Ilona Wagenaar is, among other things, a fine art photographer, writer, lawyer, educator, connoisseur, artist’s model, and publisher. For the artist, every experience hones the vision. The more lives one leads, the broader the perspective, the deeper the insight.
Complexity cannot be faked or forced, it has to arise from the fertile earth of experience. The roots of Ilona’s work are nourished by a lifetime of diligent study and autodidaction; by ceaseless curiosity and refusing to be a spectator. From her undergraduate study of art history, to her career as a lawyer, to her parallel life as an artist and muse, Ilona has used her formidable intellect and confidence to nurture creativity instead of yielding to convention.
She was, for many years, the partner and creative collaborator of portraitist Cornelis le Mair. He painted her over and over, fascinated by her keen eyes and eloquent composure. Ilona always blurred the line of subjectivity, though. As often as she sat for portraits, she turned her camera on le Mair, his home, their shared lives and friendships, capturing the colour and flourish with great warmth.
For Ilona, everything is a potential subject. She is bold enough to welcome the challenge of photographing the lives and work of fellow artists including le Mair, Lolo Loren, and Hans Laagland. She thrives on the technical and intellectual challenge of not just reproducing but interpreting the art of fellow creators, with incisive, colorful, revealing results.
Still-lifes, landscapes and studies of the natural world take Ilona’s photography a step further into the realm of exploratory and abstract, drawing from an immemorial well of inspiration. Her lively eye and finely honed technical prowess probe the deceptive simplicity of nature to unveil its underlying complexity. Her work continuously engages with and articulates a profound truth: Art is not an object. It is a way of seeing the world.
The contrasting focus of these two images open a dialogue about perception and experience. The wind-turbine stands rooted, motionless it seems, apart from the whirl of blades. They spin on the edge of invisibility, too swift for the camera shutter; we infer their existence because we know the tricks movement plays. Our confidence loses its footing in the next frame as our eyes contradict our mind. The bounding dog looks motionless; the static ground blurs. We confront the unreliability of our assumptions, our haphazard approach to physical evidence. Mostly, we ignore the fact the earth turns at tremendous speed. We ignore the fact the universe is mostly empty space. It is easy to pretend that perception is reality; comforting to imagine a non-existent solidity.
Movement is a gentle reminder of the wild energy of the universe. Yet it reverberates with appreciation for ordinary comforts . The joy of a pet running to its beloved guardian; the elegance of a turbine channeling the power of the wind.
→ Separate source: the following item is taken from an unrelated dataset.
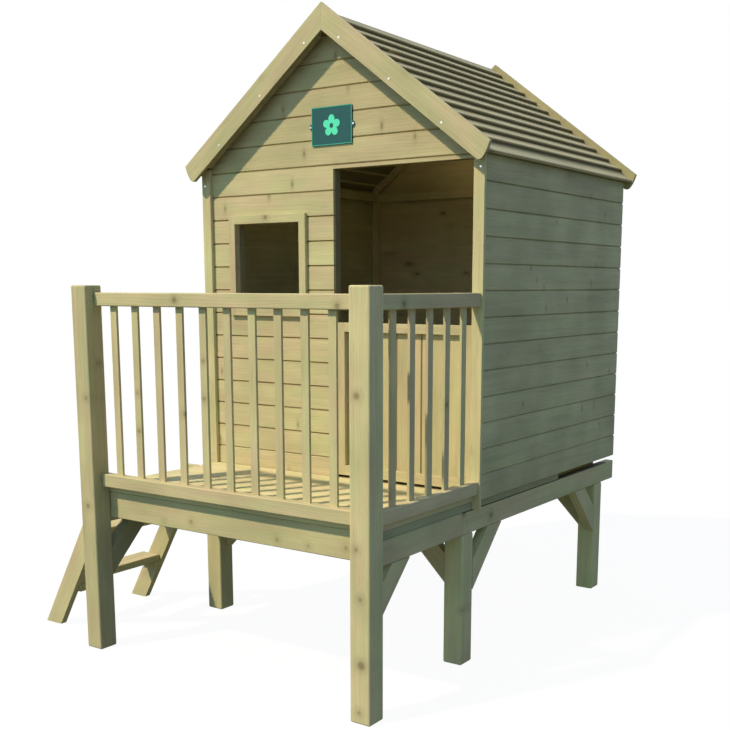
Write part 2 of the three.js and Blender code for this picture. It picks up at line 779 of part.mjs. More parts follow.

These pleasures have an unquantifiable energy of their own. They keep us grounded amidst the uncertainties of life on a spinning planet.
“We still continue to deceive ourselves about the motion of that which is to come. The future stands firm… but we move about in infinite space.” ~Rainer Maria Rilke
Two skulls rest cheek to cheek, grinning at a private joke. A skeleton reclines, hat pulled down to shade absent eyes. What do the dead know? What is the source of their enternal silent mirth? Mortality plays dice with humanity’s most fundamental anxiety. Instead of solemnity it slyly observes our futile evasions.
Emblems of music, art and literature mingle with chopsticks, bowls and empty brocade silk boots. Aspirations to immortality brought down to earth. Quotidian death-in-life, or vice versa. Beady eyes peer from a rigid fringe of feathers, a desiccated owl, wry and wise in death.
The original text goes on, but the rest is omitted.